- BRIEF: Will you repeat only the lines beginning at the one that mentions "# The middle" and ending at the one that mentions "obj.matrix_parent_inverse = Matrix.Identity(4)", both of them included, exactly?

[Begin EXTRACTED DATA]

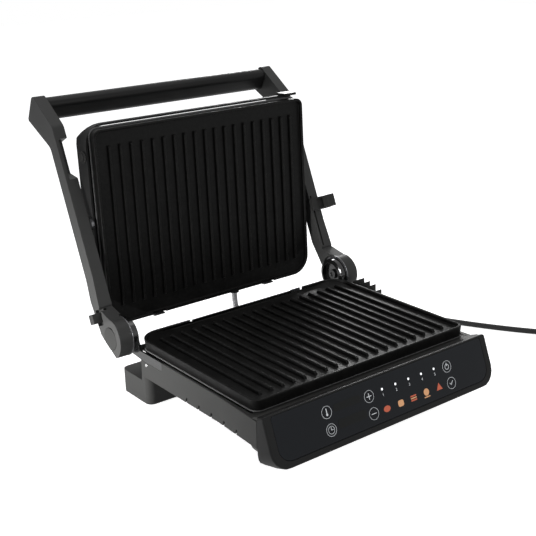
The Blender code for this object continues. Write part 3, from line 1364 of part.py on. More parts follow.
def smooth_route(places, spacing):
    """Points at an even spacing along a Catmull-Rom curve through the places."""
    ends = [places[0] * 2 - places[1], *places, places[-1] * 2 - places[-2]]
    fine = []
    for a, b, c, d in zip(ends, ends[1:], ends[2:], ends[3:]):
        for step in range(40):
            t = step / 40
            fine.append(0.5 * (
                b * 2 + (c - a) * t + (a * 2 - b * 5 + c * 4 - d) * t * t
                + (b * 3 - a - c * 3 + d) * t ** 3))
    fine.append(places[-1])
    lengths = [0.0]
    for before, after in zip(fine, fine[1:]):
        lengths.append(lengths[-1] + (after - before).length)
    count = round(lengths[-1] / spacing)
    points = []
    index = 0
    for number in range(count + 1):
        target = lengths[-1] * number / count
        while index < len(fine) - 2 and lengths[index + 1] < target:
            index += 1
        part = (target - lengths[index]) / (lengths[index + 1] - lengths[index])
        points.append(fine[index].lerp(fine[index + 1], part))
    return points, lengths[-1]


def coil_points(start, heading):
    """A steady helix that starts along the heading and turns to the right, with a straight tail.

    It climbs to the height at which the plug lies on the floor.
    """
    side = Vector((heading.y, -heading.x, 0))
    centre = start + heading * CORD_RADIUS * 2 + side * COIL_RADIUS
    points = [start]
    total = COIL_TURNS * COIL_POINTS
    climb = (FLOOR_Z + PLUG_RADIUS - start.z) / total
    for number in range(total + 1):
        angle = 2 * math.pi * number / COIL_POINTS
        flat = centre - side * COIL_RADIUS * math.cos(angle) + heading * COIL_RADIUS * math.sin(angle)
        points.append(flat + Vector((0, 0, climb * number)))
    points.append(points[-1] + heading * COIL_TAIL)
    return points


def turned(profile, segments):
    """A round solid about Y from a profile of (radius, place) pairs that starts and ends on Y."""
    shape = bmesh.new()
    line = [shape.verts.new((radius, place, 0)) for radius, place in profile]
    edges = [shape.edges.new(pair) for pair in zip(line, line[1:])]
    bmesh.ops.spin(
        shape, geom=line + edges, cent=(0, 0, 0), axis=(0, 1, 0), angle=math.pi * 2, steps=segments)
    bmesh.ops.remove_doubles(shape, verts=shape.verts, dist=WELD)
    return finish_mesh("turned", shape)


def least_self_gap(points, radius, skip):
    least = None
    for first in range(len(points)):
        for second in range(first + skip, len(points)):
            gap = (points[first] - points[second]).length - radius * 2
            least = gap if least is None else min(least, gap)
    return least


def make_cord():
    start = REAR_BODY_Y - BASE_WALL - CLEARANCE
    across = (CORD_EXIT_X, -CORD_EXIT_DROP)
    tip = REAR_BODY_Y + GLAND_LENGTH
    gland = add_object(
        "cord_gland",
        cylinder("Y", GLAND_ROOT_RADIUS, REAR_BODY_Y + CLEARANCE, tip, across, GLAND_TIP_RADIUS, SMALL_SEGMENTS),
        RUBBER, GRILL)
    join(gland, cylinder(
        "Y", GLAND_TIP_RADIUS, start - GLAND_FLANGE, REAR_BODY_Y + GLAND_FLANGE, across, segments=SMALL_SEGMENTS))
    join(gland, cylinder(
        "Y", GLAND_ROOT_RADIUS, start - GLAND_FLANGE, start, across, segments=SMALL_SEGMENTS))
    first = Vector((CORD_EXIT_X, tip + CLEARANCE, -CORD_EXIT_DROP))
    lead = first + Vector((0, CORD_RADIUS * 2, 0))
    points, length = smooth_route([lead, *[Vector(place) for place in CORD_ROUTE]], CORD_POINT_SPACING)
    tube("power_cord", [first, *points], CORD_RADIUS, CORD_SKIN, GRILL, 3)
    heading = (points[-1] - points[-2]).normalized()
    heading = Vector((heading.x, heading.y, 0)).normalized()
    begin = points[-1] + heading * CLEARANCE
    loops = coil_points(begin, heading)
    tube("cord_coil", loops, CORD_RADIUS, CORD_SKIN, GRILL, 1)
    print("coil gap", round(least_self_gap(loops, CORD_RADIUS, COIL_POINTS // 2), 5))
    wound = sum((b - a).length for a, b in zip(loops, loops[1:]))
    print("cord length", round(length + wound, 3))
    make_plug(loops[-1] + heading * CLEARANCE, heading)


def make_plug(place, heading):
    """Plug drawn along +Y, turned to the heading."""
    turn = math.atan2(-heading.x, heading.y)
    root = PLUG_NECK_LENGTH + PLUG_LENGTH
    profile = ((0, 0), (PLUG_NECK_RADIUS, 0), (PLUG_RADIUS, PLUG_NECK_LENGTH), (PLUG_RADIUS, root), (0, root))
    plug = add_object("power_plug", turned(profile, SMALL_SEGMENTS), BLACK, GRILL, place)
    plug.rotation_euler = (0, 0, turn)
    frame = add_guide("plug_frame", place, (0, 0, turn), GRILL)
    for _, side in SIDES:
        join(plug, cylinder(
            "Y", PLUG_PIN_RADIUS, root - OVERRUN, root + PLUG_PIN_LENGTH, (side * PLUG_PIN_SPREAD, 0),
            segments=SMALL_SEGMENTS // 2), parent=frame)


make_cord()


# The middle of the grill, front to back, comes to the origin

def centre_grill():
    bpy.context.view_layer.update()
    graph = bpy.context.evaluated_depsgraph_get()
    places = []
    for name in ("front_fascia", "arm_left"):
        ready = bpy.data.objects[name].evaluated_get(graph)
        places += [(ready.matrix_world @ point.co).y for point in ready.data.vertices]
    GRILL.location.y = -(min(places) + max(places)) / 2
    bpy.context.view_layer.update()


centre_grill()
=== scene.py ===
import json
import math

import bmesh
import bpy
from mathutils import Matrix, Vector


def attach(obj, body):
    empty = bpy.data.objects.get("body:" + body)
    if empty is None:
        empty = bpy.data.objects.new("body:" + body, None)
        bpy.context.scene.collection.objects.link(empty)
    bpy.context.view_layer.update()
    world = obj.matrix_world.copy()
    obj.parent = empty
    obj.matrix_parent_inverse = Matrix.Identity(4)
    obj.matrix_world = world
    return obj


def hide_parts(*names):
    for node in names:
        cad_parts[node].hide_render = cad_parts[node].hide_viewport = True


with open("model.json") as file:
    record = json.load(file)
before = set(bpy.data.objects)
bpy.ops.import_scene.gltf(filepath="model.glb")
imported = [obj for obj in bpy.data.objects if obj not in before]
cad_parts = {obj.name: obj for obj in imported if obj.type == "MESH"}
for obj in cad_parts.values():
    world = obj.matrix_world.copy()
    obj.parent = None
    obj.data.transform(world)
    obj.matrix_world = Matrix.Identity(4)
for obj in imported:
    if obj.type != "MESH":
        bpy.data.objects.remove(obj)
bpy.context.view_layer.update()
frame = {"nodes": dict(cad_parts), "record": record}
scene = bpy.context.scene

# Where the CAD frames stand: plate rim, lid hinge, floating pivot, upper housing, sloping panel; metres
gridPlace = (0, -0.173501, 0.0755)
hingePlace = (0, 0.2248, -0.0009)
pivotPlace = (0, -0.129, 0.016)
housingPlace = (0, -0.1057, -0.0171)
panelPlace = (0, -0.0217, -0.0057)
openAngle = math.radians(112.94)
carrierAngle = math.radians(92.58)
panelTilt = math.radians(20.9)


def stand(place, turn=0.0, axis="X"):    # a place, then a turn about one of its own axes
    return Matrix.Translation(place) @ Matrix.Rotation(turn, 4, axis)


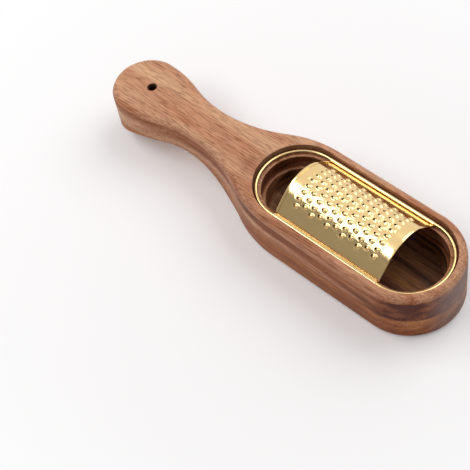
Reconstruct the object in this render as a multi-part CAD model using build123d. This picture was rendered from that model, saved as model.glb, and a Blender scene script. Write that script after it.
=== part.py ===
from build123d import *
import math
import os

# A wooden box grater: two glued boards that form a handle and a stepped tray, and a brass insert
# that lifts out.
# +X runs from the handle to the tray, +Y across, +Z up. The origin lies under the middle of the
# whole length.

# Wooden body, seen from above
overall_length = 292.0
body_width = 72.0
tray_straight = 88.8
handle_end_radius = 24.8
neck_half_width = 15.0
shoulder_overlap = 3.3
neck_place_share = 0.4956
shoulder_turn_share = 0.57
bulb_turn_share = 0.5

# Wooden body, seen from the side
body_height = 42.0
lower_board_thickness = 19.5
top_edge_radius = 5.0
bottom_edge_radius = 3.5
arch_rise = 17.5
arch_crown_share = 0.3792
arch_tray_radius = 95.0
arch_blend_radius = 25.0
tip_lift = 0.54

# Tray: a recess for the insert, a second step and the pocket, each with round ends
recess_half_width = 30.4
recess_depth = 6.0
step_half_width = 25.4
step_depth = 10.3
pocket_half_width = 23.2
floor_thickness = 12.0
floor_edge_radius = 3.0
inner_edge_break = 0.4

# Hanging hole through the handle's end
hanging_hole_radius = 3.25
hanging_hole_from_tip = 30.5
hanging_hole_break = 0.6

# Wire loop of the insert
wire_radius = 1.2
wire_end_gap = 0.6
insert_seat_gap = 0.15
insert_side_gap = 0.35

# Sheet of the insert
sheet_thickness = 0.4
sheet_length = 85.0
sheet_offset = 0.5
crown_rise = 15.3
flank_angle = 42.0
hem_clearance = 0.05
hem_wrap_angle = 300.0
end_fold_width = 1.4
end_fold_thickness = 0.3
notch_length = 4.5

# Teeth: round holes in staggered rows, each with a hood raised behind it that opens towards the handle
tooth_radius = 1.9
tooth_height = 1.0
tooth_wall = 0.4
tooth_mouth = 0.2
tooth_hole_radius = 0.85
tooth_hole_offset = 0.75
tooth_pitch = 12.58
tooth_row_pitch = 2.46
long_row_teeth = 6
tooth_rows = 17

# How far every cutting shape runs past what it cuts
overrun = 2.0

# Places that follow from the sizes above
body_half_width = body_width / 2
tip_x = -overall_length / 2
tray_far_x = overall_length / 2 - body_half_width
tray_near_x = tray_far_x - tray_straight
tray_x = (tray_near_x + tray_far_x) / 2
handle_end_x = tip_x + handle_end_radius
shoulder_x = tray_near_x + shoulder_overlap
neck_x = tip_x + neck_place_share * (shoulder_x - tip_x)
arch_x = tip_x + arch_crown_share * (tray_near_x - tip_x)
hanging_hole_x = tip_x + hanging_hole_from_tip
ledge_z = body_height - recess_depth
step_z = ledge_z - step_depth
hem_radius = wire_radius + hem_clearance + sheet_thickness / 2
hem_outer_radius = hem_radius + sheet_thickness / 2
wire_z = ledge_z + insert_seat_gap + hem_outer_radius
wire_y = recess_half_width - insert_side_gap - hem_outer_radius
sheet_x = tray_x + sheet_offset


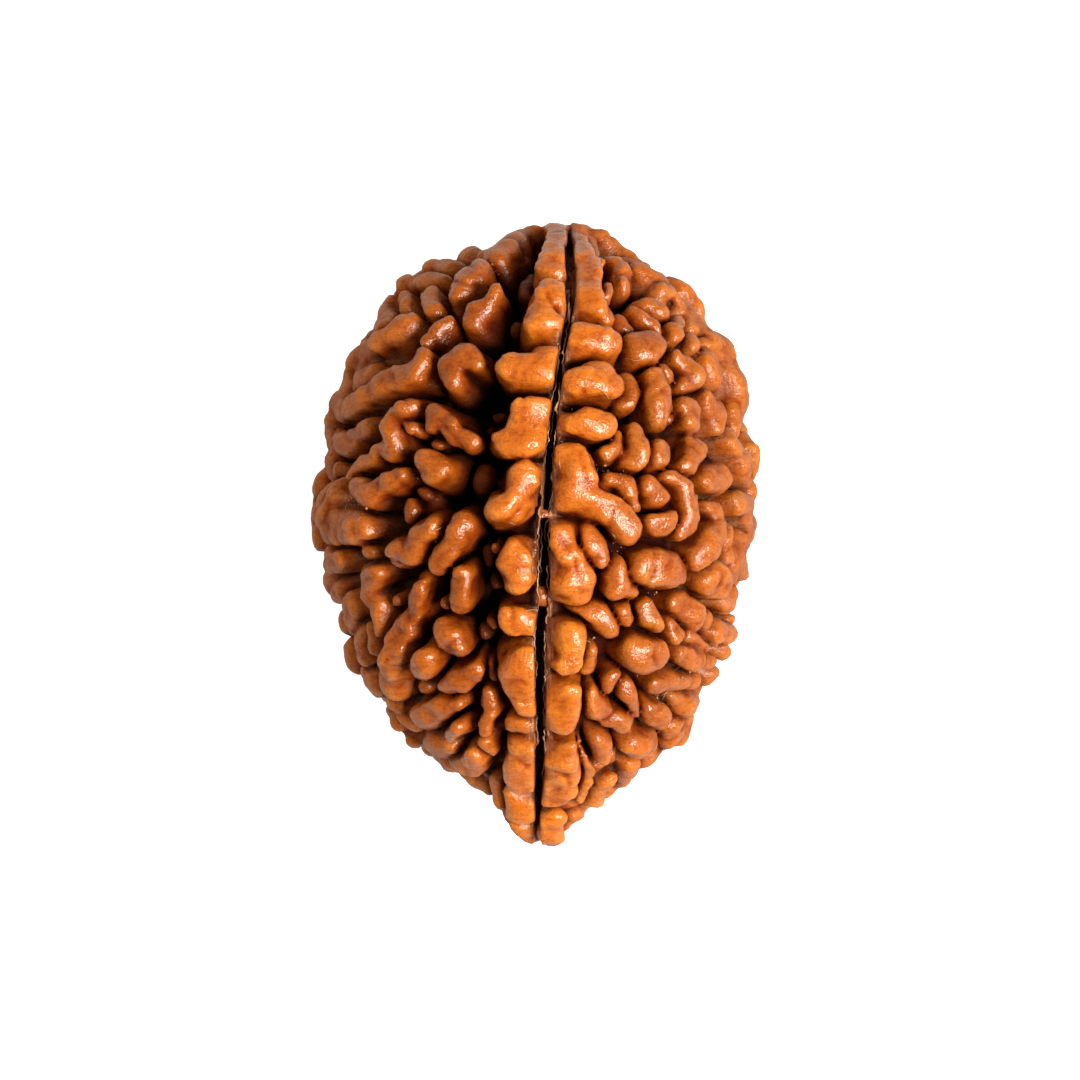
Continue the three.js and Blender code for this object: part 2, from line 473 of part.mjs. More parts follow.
// The surface's points: first the crests, so that every knob keeps its top, and then the lowest
// places left between them, never closer to each other than the spacing.
const candidates = [];
for (let i = 0; i < SPREAD; i += 1) {
  const tilt = Math.acos(1 - (2 * (i + 0.5)) / SPREAD);
  const turn = i * Math.PI * (3 - Math.sqrt(5));
  candidates.push(placeAt(along(heightFor, (tilt / Math.PI) * travelled, 1), turn));
}
candidates.sort((a, b) => a.relief - b.relief);
const crests = balls.map((ball) => placeAt(ball.y, ball.turn));
const chosen = [];
for (const place of [...crests, ...candidates]) {
  const tooClose = chosen.some((other) => other.seat.distanceTo(place.seat) < SPACING);
  if (!tooClose) chosen.push(place);
}

// On the plain ball the convex hull of the directions joins each point to its neighbours.
// The same triangles, on the points themselves, are the bead's surface.
const hull = new ConvexHull().setFromPoints(chosen.map((place) => place.direction));
const placeOf = new Map(chosen.map((place) => [place.direction, place]));
const corners = [];
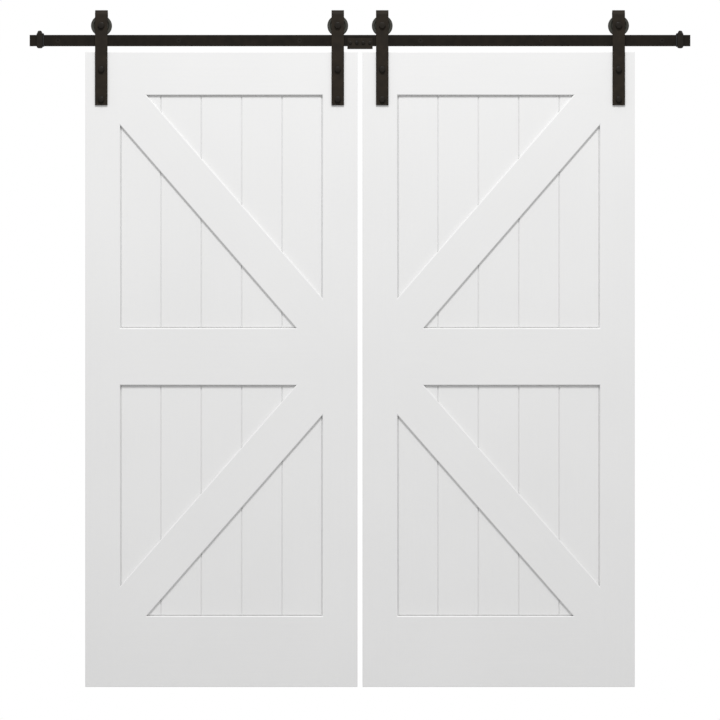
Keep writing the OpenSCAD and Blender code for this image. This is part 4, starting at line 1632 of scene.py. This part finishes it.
@dataclass
class Track:
    """The flat bar in two halves, its splice, its standoffs and its wall screws.

    Each point of ring_groove is a depth and a distance from the end of a standoff.
    """

    corner: float = 0.8 * MM
    plate_corner: float = 0.9 * MM
    splice_bolt: HexBolt = HexBolt(6 * MM, 10 * MM, 1.0 * MM, around=30)
    splice_pitch: float = 22 * MM
    splice_nut: float = 4.8 * MM
    splice_thread: float = 12 * MM
    proud: float = 1 * MM
    bolt_hole: float = 3.2 * MM
    head_radius: float = 8.5 * MM
    head_play: float = 0.1 * MM
    shank_radius: float = 3.8 * MM
    thread: Thread = Thread(2.9 * MM, 4.0 * MM, 3.4 * MM, share=0.5, steps=12)
    tip_length: float = 10 * MM
    tip_radius: float = 0.2 * MM
    head_edge: float = 0.2 * MM
    socket: float = 5 * MM
    socket_depth: float = 3 * MM
    socket_edge: float = 0.25 * MM
    socket_cone: float = 0.6 * MM
    screw_around: int = 30
    runout: float = 1 * MM
    thread_gap: float = 0.2 * MM
    shank_hole: float = 4.2 * MM
    ring_groove: tuple[tuple[float, float], ...] = (
        (0, 3 * MM), (0.4 * MM, 3.4 * MM), (0.4 * MM, 4.2 * MM), (0, 4.6 * MM))
    groove_softness: float = 0.15 * MM
    rim_softness: float = 0.9 * MM
    bore_softness: float = 0.2 * MM
    body: str = "track"

    def __post_init__(self) -> None:
        """Takes the places of the bar, the plate and the screws from the frame."""
        self.bar = Box.of("track_right_half")
        self.plate = Box.of("splice_plate")
        bolts = Box.of("splice_bolts")
        self.bolt_z = bolts.middle[2]
        self.bolt_xs = (np.arange(4) - 1.5) * self.splice_pitch
        mounts = {mount["name"]: mount for mount in frame["record"]["mounts"]}
        pitch = mounts["wall_screws_inner"]["dims"]["spacing_x_mm"] * MM
        screws = Box.of("wall_screws")
        count = round((screws.size[0] - 2 * self.head_radius) / pitch) + 1
        self.screw_xs = (np.arange(count) - (count - 1) / 2) * pitch
        self.screw_end = screws.high[1]
        self.wall_y = Box.of("wall_standoffs").high[1]

    def screw_tool(self, x: float) -> Shape:
        """Makes the tool for a countersunk hole: a cone as steep as the head, then the shank's hole.

        Args:
            x: Place of the hole along the track.
        Returns:
            The tool.
        """
        head, through = self.head_radius + self.head_play, self.bar.size[1] + OVER
        rings: list[Ring] = [
            (0, -OVER), (head, -OVER), (head, 0), (self.shank_hole, head - self.shank_hole),
            (self.shank_hole, through), (0, through),
        ]
        return lathe(rings, (x, self.bar.low[1], 0), Ends.POLES)

    def bolt_tools(self, front: float, depth: float, xs: Sequence[float]) -> list[Shape]:
        """Makes plain round tools for the splice bolts.

        Args:
            front: The face that they enter.
            depth: How thick the steel is.
            xs: Their places along the track.
        Returns:
            The tools.
        """
        return [drill(self.bolt_hole, (x, front - OVER, self.bolt_z), depth + 2 * OVER) for x in xs]

    def half(self, hand: Hand) -> None:
        """Makes and finishes one half of the bar, with its holes.

        Args:
            hand: Which half.
        """
        tools = [self.screw_tool(x) for x in self.screw_xs if x > 0]
        tools += self.bolt_tools(self.bar.low[1], self.bar.size[1], [x for x in self.bolt_xs if x > 0])
        shape = bar(self.bar.low, self.bar.high, self.corner, self.corner / 2)
        finished(f"track_{hand.word}_half", self.body, shape.scaled(hand.value), TRACK_COAT,
                 [tool.scaled(hand.value) for tool in tools])

    def screw(self, x: float) -> Shape:
        """Makes a countersunk wall screw: hexagon socket, cone, shank, coarse thread, pointed tip.

        Args:
            x: Place of the screw along the track.
        Returns:
            The screw.
        """
        around, edge = self.screw_around, self.head_edge
        socket, head = hexagon(self.socket, around), self.head_radius
        length, wall = self.screw_end - self.bar.low[1], self.wall_y - self.bar.low[1]
        full = length - self.tip_length
        rings: list[Ring] = [
            (0, self.socket_depth + self.socket_cone),
            (self.socket / 2 * SOCKET_FLOOR, self.socket_depth), (socket, self.socket_depth),
            (socket, self.socket_edge), (socket + self.socket_edge, 0),
            (head - edge, 0), (head, edge), (self.shank_radius, head - self.shank_radius),
            (self.shank_radius, wall - self.runout), (self.thread.root, wall),
            *self.thread.rings(wall + self.thread_gap, full, around),
            *self.thread.rings(full, length, around, tip=self.tip_radius)[1:], (0, length),
        ]
        return lathe(rings, (x, self.bar.low[1], 0), Ends.POLES, around)

    def standoff(self, x: float) -> Shape:
        """Turns a standoff, with a shallow groove near each end.

        Args:
            x: Place of the standoff along the track.
        Returns:
            The standoff.
        """
        box = Box.of("wall_standoffs")
        r, length, bore = box.size[2] / 2, box.size[1], self.shank_hole
        near = [(bore, 0.0), (r, 0.0), *[(r - sunk, y) for sunk, y in self.ring_groove]]
        far = [(radius, length - y) for radius, y in near[::-1]]
        soft = [self.bore_softness, self.rim_softness] + [self.groove_softness] * len(self.ring_groove)
        return turned(near + far, (x, box.low[1], 0), np.array(soft + soft[::-1]))

    def build(self) -> None:
        """Makes and finishes every part of the track."""
        for hand in Hand:
            self.half(hand)
        plate = bar(self.plate.low, self.plate.high, self.plate_corner, self.plate_corner)
        finished("splice_plate", self.body, plate, STRAP_COAT,
                 self.bolt_tools(self.plate.low[1], self.plate.size[1], self.bolt_xs))
        thick = self.bar.high[1] - self.plate.low[1]
        length = thick + self.splice_nut + self.proud
        bolts = [self.splice_bolt.shape((x, self.plate.low[1], self.bolt_z), length, self.splice_thread)
                 for x in self.bolt_xs]
        nuts = [self.splice_bolt.nut((x, self.bar.high[1], self.bolt_z), self.splice_nut)
                for x in self.bolt_xs]
        for node, shapes, finish in (
            ("splice_bolts", bolts, BOLT_COAT), ("splice_nuts", nuts, BOLT_COAT),
            ("wall_standoffs", [self.standoff(x) for x in self.screw_xs], TRACK_COAT),
            ("wall_screws", [self.screw(x) for x in self.screw_xs], BOLT_COAT),
        ):
            finished(node, self.body, Shape.joined(shapes), finish)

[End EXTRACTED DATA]

- CORRECT RESPONSE:
# The middle of the grill, front to back, comes to the origin

def centre_grill():
    bpy.context.view_layer.update()
    graph = bpy.context.evaluated_depsgraph_get()
    places = []
    for name in ("front_fascia", "arm_left"):
        ready = bpy.data.objects[name].evaluated_get(graph)
        places += [(ready.matrix_world @ point.co).y for point in ready.data.vertices]
    GRILL.location.y = -(min(places) + max(places)) / 2
    bpy.context.view_layer.update()


centre_grill()
=== scene.py ===
import json
import math

import bmesh
import bpy
from mathutils import Matrix, Vector


def attach(obj, body):
    empty = bpy.data.objects.get("body:" + body)
    if empty is None:
        empty = bpy.data.objects.new("body:" + body, None)
        bpy.context.scene.collection.objects.link(empty)
    bpy.context.view_layer.update()
    world = obj.matrix_world.copy()
    obj.parent = empty
    obj.matrix_parent_inverse = Matrix.Identity(4)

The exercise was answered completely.